America's love affair with electronics has created mountains of e-waste as new and better gadgets replace older models. The obsolete computers, fax machines and televisions pose new challenges to keep them out of landfills, where they can leak lead, cadmium, mercury and other harmful metals.
"People are realizing we don't need to stick that stuff in the ground for our grandchildren to worry about," Roe said. "In the next five years, electronics recycling will be one of the fastest-growing industries in the country. Anybody you talk to has a computer in the attic they don't know what to do with."
The recycling should help reduce the volume of e-waste going into landfills, and in time provide a new outlet to the public to dispose of computers.
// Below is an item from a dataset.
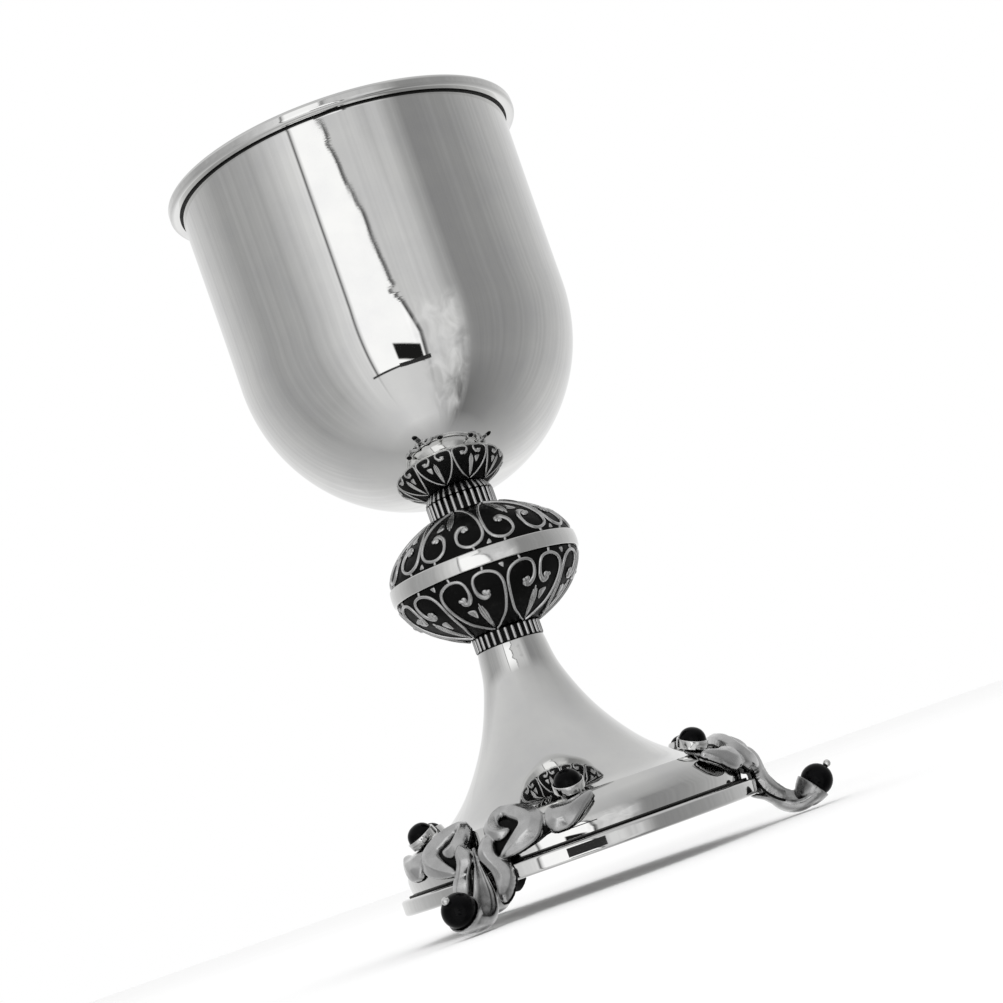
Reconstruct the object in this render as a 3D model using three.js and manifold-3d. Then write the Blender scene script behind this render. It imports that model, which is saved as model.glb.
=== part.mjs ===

Triangle residents tossed out more than 1.3 million pounds of electronics last year, county landfill collection records show. Much of that material was recycled in Wake, Durham and Orange counties, which pay recycling companies to haul off the materials. But most counties in the state do not have permanent electronics recycling programs.
Nationally, about 2.5 million tons of consumer electronics are thrown out a year, and only about 10 percent of that gets recycled, according to the Environmental Protection Agency. The agency estimates that nearly 250 million personal computers will become obsolete in the next 5 years.
And that's just computers. Add in 128 million cell phones that are retired a year, along with untold millions of other electronic gizmos, and the mountain of e-trash grows.
About 400 companies in the United States recycle electronics, according to the trade group International Association of Electronics Recyclers. Many computer and cell phone manufacturers also operate recycling programs.
Business is evolvingSince coming to the Triangle in 2002, GEEP's main income has been handling discarded electronics from high-tech companies in Research Triangle Park. Heaps of disassembled computers and plastic computer cases cover the plant floor.
The plant recycles electronics from about 30 companies, Roe said, with some electronics shipped from other states.
Some of the businesses, such as banks and health services companies, have sensitive financial information on computers, and they want the electronics shredded as though they were paper files.
Until now, 20 workers at GEEP disassembled computers and other electronics by hand, to recover materials such as steel, copper and aluminum. They processed about 3,500 pounds a day -- just a fraction of what the shredder will do. Then the electronics were shipped to the company's Canadian headquarters for disassembly and shredding.
With the new machinery, the company has added 12 employees.
The recovered steel, copper, aluminum and glass are resold as raw materials to manufacturers to use in making new products.
Mixed plastics are among the most difficult materials to resell. Within a year, GEEP plans to start installing a facility to convert recycled mixed plastic into diesel fuel. Roe expects the company will increase to about 100 employees when it starts producing diesel fuel.
"We really should have an impact," Roe said.